If you ask Sabina Khan where her cooking began, she starts with her mother's kitchen. It's a place where Bangladeshi "shorshe ilish" sat comfortably next to pizzas and Chinese stir-fries.

"My earliest memories of food are of my mum cooking all kinds of different dishes," she says. "My friends would come over just to eat her food. I believe my exposure began with her and my grandmother. They were fabulous cooks who never limited themselves to one cuisine."

That said, her life did not follow a predictable cultural arc. She has lived in Dhaka, India, the US, Nova Scotia, and now England.

"I've experienced a lot of different types of food from moving around," she explains. "But I do not see that as fusion. I am not interested in fusing things. I want to see how different flavours can co-exist on a plate and still tell a story."

Her explanation is firm: "People confuse what I do with fusion, and I always correct them. I am more interested in flavour than identifying labels."

Redefining Bangladeshi food in a diasporic context

Living abroad has shown her how often Bangladeshi food is misunderstood.

"In England, the idea of Bangladeshi food is mistakenly tied to Indian restaurant menus," she says.

Dishes that dominate, such as chicken tikka and vindaloo, can overshadow the complexity of Bengali cooking.

"A lot of Bangladeshi immigrants had to set up restaurants serving Indian food because that is what the British public wanted. Our own flavours never got space. Mustard, fish, panch phoron — they are barely represented in fine dining. There's a lot of scope for Bangladeshi cuisine abroad," she insists.

And adds, "I'm sure that if people had a chance to taste our ingredients, they'd be amazed."

A laboratory, not a kitchen

Khan does not describe her work as recipe development. She calls it experimentation.

"In my lab," she laughs, "I have my spices, and I create different experiments. Some work. Some do not. Sometimes they look beautiful but do not taste good. Other times they look terrible and taste incredible."

She always begins with a traditional recipe, then follows her instinct rather than the rules. Her recent rethink of a standard fish curry captures this approach.

"Usually, we cook fish in the curry until everything becomes one," she says, "But sometimes the ingredient gets lost."

So, she bought fresh fish with her father, filleted it, pan fried it separately, and served it over the curry. "I didn't tell him anything. He ate it and said, 'Oh, this fish is so fresh!' That said everything."

She is not abandoning Bangladeshi flavours. She's rethinking how they behave. "What vegetables could we use that we don't have? Could a Baba Ganoush work with our flavours? Maybe. Why not try?"

The birth of Sabina's Flavour Lab

Despite cooking for two decades, Sabina only recently considered turning her curiosity into a brand.

"I realised this is something I'm passionate about," she says. Her vision for Sabina's Flavour Lab is not to teach people recipes, but to invite them into her experimentation.

She imagines supper clubs that bring unlikely cuisines together: "Mexican with Bangladeshi influences, or Italian with Asian twists."

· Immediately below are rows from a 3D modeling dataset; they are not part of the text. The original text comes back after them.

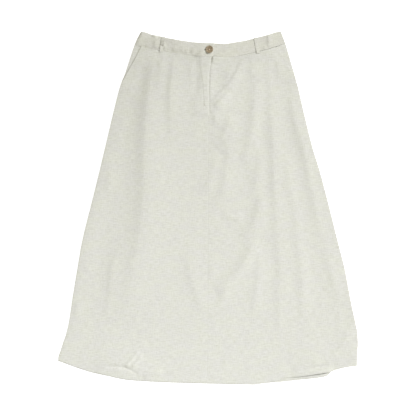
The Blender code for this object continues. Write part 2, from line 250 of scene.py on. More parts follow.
def add_wall(name, grid, under, thickness, grain_top=None, flush=None):
    """A closed wall of cloth on a grid of points, up from its under side. Its edges are rounded,
    and less so where they are flush with the next piece."""
    across, down = grid[..., 0], grid[..., 1]
    full = np.full(across.shape, EDGE_SHARE)
    full[1:-1, 1:-1] = 1.0
    if flush is not None:
        full[flush] = FLUSH_SHARE
    middle = under(across, down) + thickness / 2
    top = place(across, down, middle + thickness / 2 * full).reshape(-1, 3)
    bottom = place(across, down, middle - thickness / 2 * full).reshape(-1, 3)
    upper = np.arange(across.size).reshape(across.shape)
    quads = [upper[:-1, :-1], upper[1:, :-1], upper[1:, 1:], upper[:-1, 1:]]
    faces = np.stack(quads, axis=-1).reshape(-1, 4)
    rim = np.concatenate([upper[0, :-1], upper[:-1, -1], upper[-1, :0:-1], upper[:0:-1, 0]])
    after = np.roll(rim, -1)
    walls = np.stack([rim, after, after + across.size, rim + across.size], axis=-1)
    faces = np.concatenate([faces, faces[:, ::-1] + across.size, walls])
    fall = down if grain_top is None else down - curve(grain_top, across)
    grain = np.stack([across, -fall], axis=-1).reshape(-1, 2)
    return add_mesh(name, np.concatenate([top, bottom]), faces.tolist(), np.tile(grain, (2, 1)))


def add_node(tree, kind, inputs, **settings):
    """Adds a shader node. Each input is a value, or another node's output."""
    node = tree.nodes.new("ShaderNode" + kind)
    for name, value in settings.items():
        setattr(node, name, value)
    for name, value in inputs.items():
        if isinstance(value, bpy.types.NodeSocket):
            tree.links.new(value, node.inputs[name])
        else:
            node.inputs[name].default_value = value
    return node


# Painted shade: the cloth below the waist and near the centre line is darkened a little,
# from nothing to the full tone between these distances down, and across on both sides.
PAINTED_SHADE_DOWN = (170.0, 65.0)
PAINTED_SHADE_ACROSS = (160.0, 110.0)

# Each noise of the weave: its waves in a metre across and down, and its detail.
WEFT = (62.0, 430.0, 2.0)
WARP = (430.0, 70.0, 2.0)
FLECKS = (150.0, 460.0, 1.0)
PATCHES = (26.0, 48.0, 3.0)
WARP_SHARE = 0.4
FLECK_TINT = (0.93, 0.922, 0.885)
WARM_TINT = (1.005, 1.008, 0.984)
COOL_TINT = (0.992, 0.987, 1.003)
THREAD_PITCH = 0.0011  # from one thread to the next, in metres
ONE_WAVE = math.tau / 20  # the scale at which a wave texture has one wave in a metre
WEAVE_RELIEF = 0.2  # how high the threads stand


def make_linen(name, colour, shade, painted_shade_tone):
    """Linen in a plain weave, with thick and thin threads, in a cream yarn and a greyer one."""
    material = bpy.data.materials.new(name)
    material.use_nodes = True
    tree = material.node_tree
    shader = tree.nodes["Principled BSDF"]
    shader.inputs["Roughness"].default_value = 0.92
    shader.inputs["Specular IOR Level"].default_value = 0.25
    shader.inputs["Sheen Weight"].default_value = 0.1
    shader.inputs["Sheen Roughness"].default_value = 0.6
    grain = add_node(tree, "UVMap", {}, uv_map="grain").outputs["UV"]

    def noise(across, along, detail):
        stretch = add_node(tree, "Mapping", {"Vector": grain, "Scale": (across, along, 1.0)})
        inputs = {"Vector": stretch.outputs["Vector"], "Scale": 1.0, "Detail": detail}
        return add_node(tree, "TexNoise", inputs, noise_dimensions="2D").outputs["Fac"]

    def threads(direction):
        inputs = {"Vector": grain, "Scale": ONE_WAVE / THREAD_PITCH, "Distortion": 0.6}
        return add_node(tree, "TexWave", inputs, bands_direction=direction).outputs["Fac"]

    def math_of(operation, a, b):
        return add_node(tree, "Math", {0: a, 1: b}, operation=operation).outputs[0]

    def spread(value, low, high):
        return add_node(tree, "MapRange", {"Value": value, "From Min": low, "From Max": high}).outputs[0]

    def mixed(factor, a, b, blend="MIX"):
        inputs = {0: factor, 6: a, 7: b}
        return add_node(tree, "Mix", inputs, data_type="RGBA", blend_type=blend).outputs[2]

    slubs = add_node(tree, "Mix", {0: WARP_SHARE, 2: noise(*WEFT), 3: noise(*WARP)}).outputs[0]
    yarn = mixed(spread(slubs, 0.36, 0.62), (*shade, 1.0), (*colour, 1.0))
    flecks = mixed(spread(noise(*FLECKS), 0.64, 0.76), (1.0, 1.0, 1.0, 1.0), (*FLECK_TINT, 1.0))
    patches = mixed(spread(noise(*PATCHES), 0.35, 0.65), (*WARM_TINT, 1.0), (*COOL_TINT, 1.0))
    cloth = mixed(1.0, yarn, mixed(1.0, flecks, patches, "MULTIPLY"), "MULTIPLY")

    # Painted shade: a mask darkens the cloth by its tone near the waist and the centre line.
    spot = add_node(tree, "SeparateXYZ", {"Vector": add_node(tree, "TexCoord", {}).outputs["Object"]})
    from_middle = math_of("ABSOLUTE", spot.outputs["X"], 0.0)
    near_middle = spread(from_middle, *[across * MM for across in PAINTED_SHADE_ACROSS])
    near_waist = spread(spot.outputs["Y"], *[TOP_Y - down * MM for down in PAINTED_SHADE_DOWN])
    painted_shade_mask = math_of("MULTIPLY", near_waist, near_middle)
    cloth_with_painted_shade = mixed(painted_shade_mask, cloth, (painted_shade_tone, painted_shade_tone, painted_shade_tone, 1.0), "MULTIPLY")
    tree.links.new(cloth_with_painted_shade, shader.inputs["Base Color"])

    weave = math_of("MULTIPLY", threads("X"), threads("Y"))
    relief = math_of("ADD", math_of("MULTIPLY", weave, 0.5), slubs)
    bump = add_node(tree, "Bump", {"Height": relief, "Strength": 1.0, "Distance": WEAVE_RELIEF * MM})
    tree.links.new(bump.outputs["Normal"], shader.inputs["Normal"])
    return material


def flat_under(across, down):
    """The height of the under side of a piece that lies flat on the surface."""
    return np.zeros_like(across)


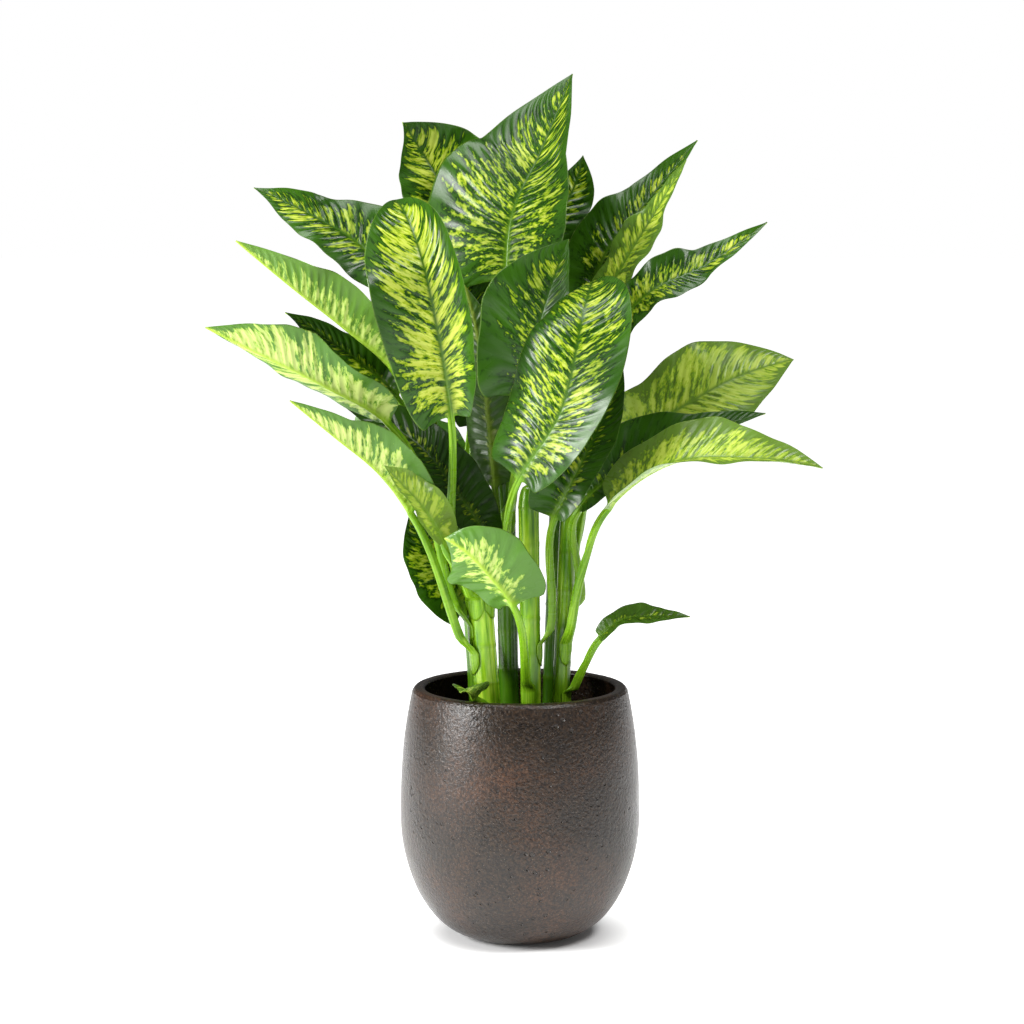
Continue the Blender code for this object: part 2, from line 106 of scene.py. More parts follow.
# an even white surround, which lights the plant more softly than it shows
world = bpy.data.worlds.new("studio_white")
world.use_nodes = True
tree = world.node_tree
tree.nodes.clear()
seen = add(tree, "Background", {"Color": linear(WHITE), "Strength": 1.0})
lit_by = add(tree, "Background", {"Color": linear(WHITE), "Strength": FILL})
surround = add(tree, "MixShader", {0: add(tree, "LightPath"), 1: lit_by, 2: seen})
add(tree, "OutputWorld", {"Surface": surround})
bpy.context.scene.world = world

# lamps: name, place, what it is aimed at, width, height, power in watts
for name, place, aim, wide, tall, power in (
        ("key_softbox", (-2.3, -1.1, 1.25), (0.0, 0.0, 0.55), 0.65, 1.2, 104.0),
        ("side_softbox", (1.3, -1.3, 2.3), (0.25, 0.0, 0.65), 0.6, 0.6, 34.0),
        ("top_softbox", (-0.6, -0.4, 2.8), (0.0, 0.0, 0.60), 1.2, 1.2, 50.0)):
    lamp = bpy.data.objects.new(name, bpy.data.lights.new(name, "AREA"))
    lamp.data.shape = "RECTANGLE"
    lamp.data.size = wide
    lamp.data.size_y = tall
    lamp.data.energy = power
    lamp.location = place
    lamp.rotation_euler = (Vector(aim) - Vector(place)).to_track_quat("-Z", "Y").to_euler()
    bpy.context.scene.collection.objects.link(lamp)

# matt floor, plain and pale with only the faintest cloudiness, that glows from within as painted
# light; the glow fades out towards the pot and leaves a painted contact shadow round its foot
glowing_floor, tree = new_material("glowing_floor")
cloud = add(tree, "TexNoise", {"Vector": add(tree, "TexCoord").outputs["Object"], "Scale": 1.5})
tone = stops(add(tree, "ValToRGB", {"Fac": cloud}), ((0.0, FLOOR_WHITE), (1.0, WHITE)))
away = add(tree, "VectorMath", {0: add(tree, "TexCoord").outputs["Object"]}, operation="LENGTH")
# painted light and painted shadow: the glow is nearly nil close to the pot and full further out
glow = add(tree, "MapRange", {"Value": away.outputs["Value"],
                              "From Min": GLOW_REACH[0], "From Max": GLOW_REACH[1],
                              "To Min": FLOOR_GLOW[0], "To Max": FLOOR_GLOW[1]})
floor_glow_shader = add(tree, "BsdfPrincipled", {"Base Color": tone, "Roughness": 0.8,
                                     "Emission Color": linear(WHITE), "Emission Strength": glow})
add(tree, "OutputMaterial", {"Surface": floor_glow_shader})
bm = bmesh.new()
bmesh.ops.create_grid(bm, x_segments=1, y_segments=1, size=FLOOR_SIZE / 2)
floor_mesh = bpy.data.meshes.new("floor")
bm.to_mesh(floor_mesh)
bm.free()
floor_mesh.materials.append(glowing_floor)
floor = bpy.data.objects.new("floor", floor_mesh)
bpy.context.scene.collection.objects.link(floor)

# ---------------------------------------------------------------- pot
# One thick-walled, egg-shaped pot of dark clay, turned on a wheel and fired unglazed: a grey-brown
# satin skin with rusty patches, a fine grain, and a few pits where grit has fallen out.
POT_HEIGHT = 0.315
POT_BELLY_R = 0.150
POT_BELLY_Z = 0.150
POT_FOOT_R = 0.060
POT_RIM_R = 0.1335
POT_WALL = 0.0155
POT_FLOOR = 0.022
POT_ROUND = 0.005         # softening of the rim's two edges
INNER_FOOT_R = POT_FOOT_R - 0.012
BOWL_START = 0.75         # radius at which the rounded bowl begins, as a share of the foot
BOWL_RISE = 1.8           # the two powers that give the bowl its full, round curve
BOWL_SWELL = 2.4
SHOULDER_DRAW = 2.4       # how late the shoulder draws in
FOOT_EDGE = 0.0015        # bevel round the foot
FOOT_EDGE_Z = 0.0012
POT_STEPS = 256
WALL_LEVELS = 72
INNER_LEVELS = 40
RIM_STEP = 15             # degrees between the points of the rim's rounded edges
PLAIN_FOOT = 0.002        # below this height the skin stays plain, so the foot stands flat
SWELL_SIZE = 0.045        # slow unevenness left by the potter's hands
SWELL_RELIEF = 0.00035
GRAIN_SIZE = 0.0045
GRAIN_RELIEF = 0.00022
SKIN_SUNK = 0.0003        # sinks the relief, so it hardly passes the pot's true size


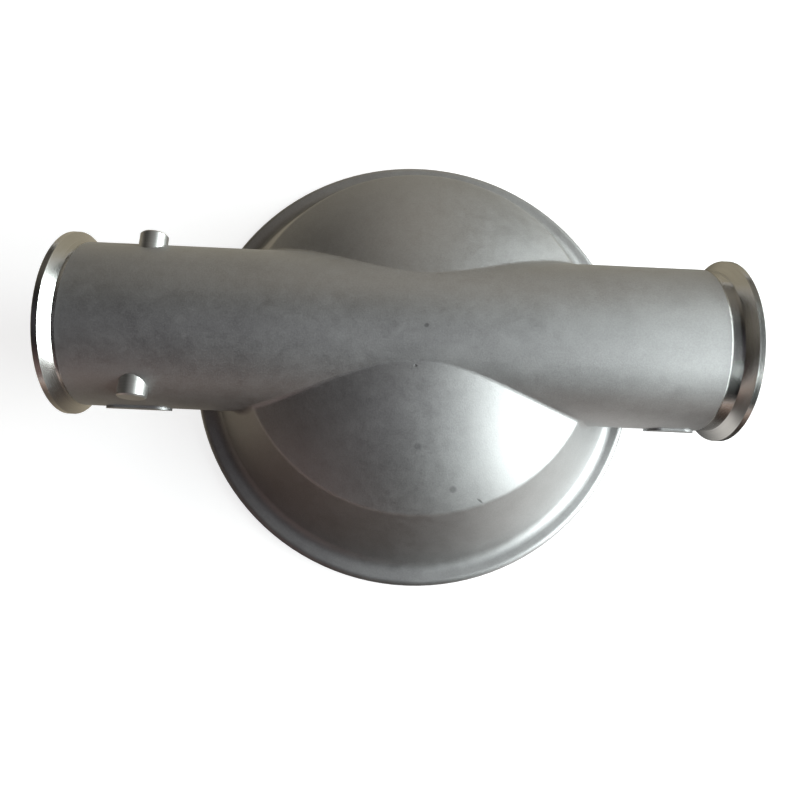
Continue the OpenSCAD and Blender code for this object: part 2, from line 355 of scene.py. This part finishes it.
def turned_material(name, look, centre, turn, roughness):
    """Lathe cut steel, with its rings round an axis through centre."""
    material, tree, shader, place = new_material(name)
    aligned = add_node(
        tree, "ShaderNodeMapping", {"Vector": place, "Location": centre, "Rotation": turn},
        vector_type="TEXTURE",
    ).outputs[0]
    surface = use_group(
        tree, shared_rings(), Vector=aligned, Color=(*look.turned_colour, 1), Feed=look.feed,
        Roughness=roughness, Ring_Depth=look.ring_depth,
    )
    wire_surface(tree, shader, surface["Color"], surface["Roughness"], surface["Height"])
    return material


# Meshes

def mesh_object(name, mesh):
    """Puts a mesh in the scene under a piece's name."""
    made = bpy.data.objects.new(name, mesh)
    bpy.context.scene.collection.objects.link(made)
    return made


def evaluated_mesh(piece, name):
    """Returns the piece's mesh with its modifiers applied, and removes them."""
    bpy.context.view_layer.update()
    graph = bpy.context.evaluated_depsgraph_get()
    mesh = bpy.data.meshes.new_from_object(piece.evaluated_get(graph), depsgraph=graph)
    mesh.name = name
    piece.modifiers.clear()
    return mesh


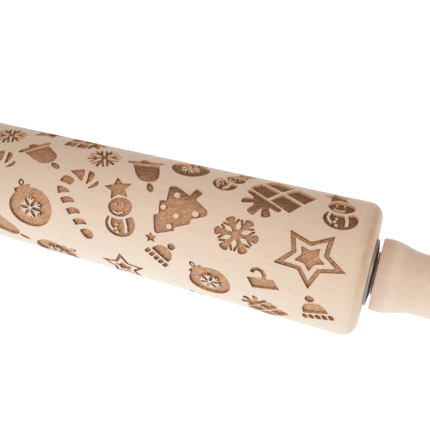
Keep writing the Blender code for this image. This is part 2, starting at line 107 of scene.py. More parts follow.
# Bands of the turned wood: tint, distance inwards from the barrel's end face, and reach to both sides
BARREL_BANDS = (
    ((0.745, 0.525, 0.38, 1.0), 0.0085, 0.0042),
    ((0.65, 0.41, 0.27, 1.0), 0.0008, 0.0052),
    ((0.56, 0.32, 0.18, 1.0), 0.0014, 0.0018),
)
HANDLE_BANDS = (
    ((0.66, 0.46, 0.34, 1.0), -0.0046, 0.0050),
    ((0.38, 0.18, 0.08, 1.0), -0.0029, 0.0008),
    ((0.84, 0.63, 0.47, 1.0), -0.0105, 0.0030),
    ((0.75, 0.53, 0.38, 1.0), -0.0165, 0.0032),
    ((0.82, 0.61, 0.45, 1.0), -0.0240, 0.0040),
)

# How far the bands' edges waver and how far inwards they lean at the pin's top, and the heights between
# which the bands grow from a share of their strength to all of it
BAND_WAVER = 0.0014
BAND_LEAN = 0.0008
LOW_BAND_SHARE = 0.28
LOW_BAND_HEIGHT = 1.2 * AXIS_HEIGHT
FULL_BAND_HEIGHT = 1.9 * AXIS_HEIGHT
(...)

A cookbook may follow, though not a traditional one. "It would not be a 'Bangladeshi cookbook.' It would be a Flavour Lab cookbook — something that lets people see food outside categories."

She also wants to explore professional kitchens in Bangladesh, perhaps as part of a show. "We do not see behind-the-scenes journeys of chefs here, especially female chefs. It would be a new avenue, and a way to show how much Bangladeshi cuisine has evolved."

What she wants next

Khan's hopes for the future centre around one idea: giving Bangladeshi cuisine global legitimacy without diluting it.

"There's so much our food can offer that the world hasn't tasted yet," she says.

She wants to rethink bhortas, salads, and mishti.

"Healthy Bangladeshi food exists. We eat it every day," she smiles.

Her flavours are steady but with surprises folded in, like the simmer of a curry being tested in the Flavour Lab, the place where Sabina Khan keeps turning ingredients into possibilities.